Dr. Jessica Brian leads a new study to examine the effectiveness of a virtual parent-led intervention for toddlers with social communication challenges
If proven to be effective, the program will be a game-changer: it can provide a more accessible and low-cost way for families with young toddlers suspected of having autism to participate in evidence-based early interventions, regardless of where they live.
Co-founded by Dr. Brian, who is also co-lead of the Autism Research Centre, and Dr. Susan Bryson, Professor Emerita at Dalhousie University, the Social ABCs program is a parent-mediated intervention for toddlers with autism or related social communication challenges. Parents are coached on strategies to help with their child’s early development through play and social routines.
The CIHR-funded study will span across three sites – Toronto, Halifax (with Dr. Isabel Smith, Dr. Bryson and Dr. Pantelis Andreou) and in Edmonton (with Dr. Lonnie Zwaigenbaum). Some 120 families will receive the Social ABCs coaching virtually, and the researchers will measure progress. Participating parents will be asked for their feedback. Their valuable insights, along with two family advisors who are part of the research team, will help to shape the virtual intervention so that it meets the needs of families.
This study will build on a recent pilot study where the program was offered virtually in a small group format to reach more families more quickly. “We’ve had really positive feedback from families who have participated in our earlier studies and we have seen some very exciting social communication gains in toddlers,” says Dr. Brian. “With this new study, we want to see whether the group-based virtual delivery of the intervention will also have a positive impact on parents and their toddlers.”
Already, the Social ABCs program has attracted interest across Canada and internationally. Dr. Brian and her team have trained other researchers and clinicians in other parts of Canada and have started collaborations with teams in Israel and India.
Future goals involve developing a program for infants aged six to 15 months, and using techniques such as brain imaging to learn more about what is happening in the brain as toddlers develop and learn through the program.
Dr. Brian says a brief program like this can be offered to families as soon as concerns are identified even before they are diagnosed so a child can start receiving the support they need very early in development while they are waiting for more intensive services.

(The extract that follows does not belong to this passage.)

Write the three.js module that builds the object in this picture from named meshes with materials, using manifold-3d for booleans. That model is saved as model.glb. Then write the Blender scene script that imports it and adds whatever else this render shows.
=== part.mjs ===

“My hope is that Social ABCs becomes part of a standard care pathway for any babies or toddlers who are showing early challenges in their social communication development. Early learning can make a huge impact on later learning and development.”
The clinician investigator, however, cautions that the program should not be seen as the only early intervention that parents should be offered, but thought of as a strategy that can complement or precede other interventions or services that are already available in the community.
“We want to see the Social ABCs as one of a range of options that families have access to in the early years, recognizing the need for supports both early in development and across the lifespan.”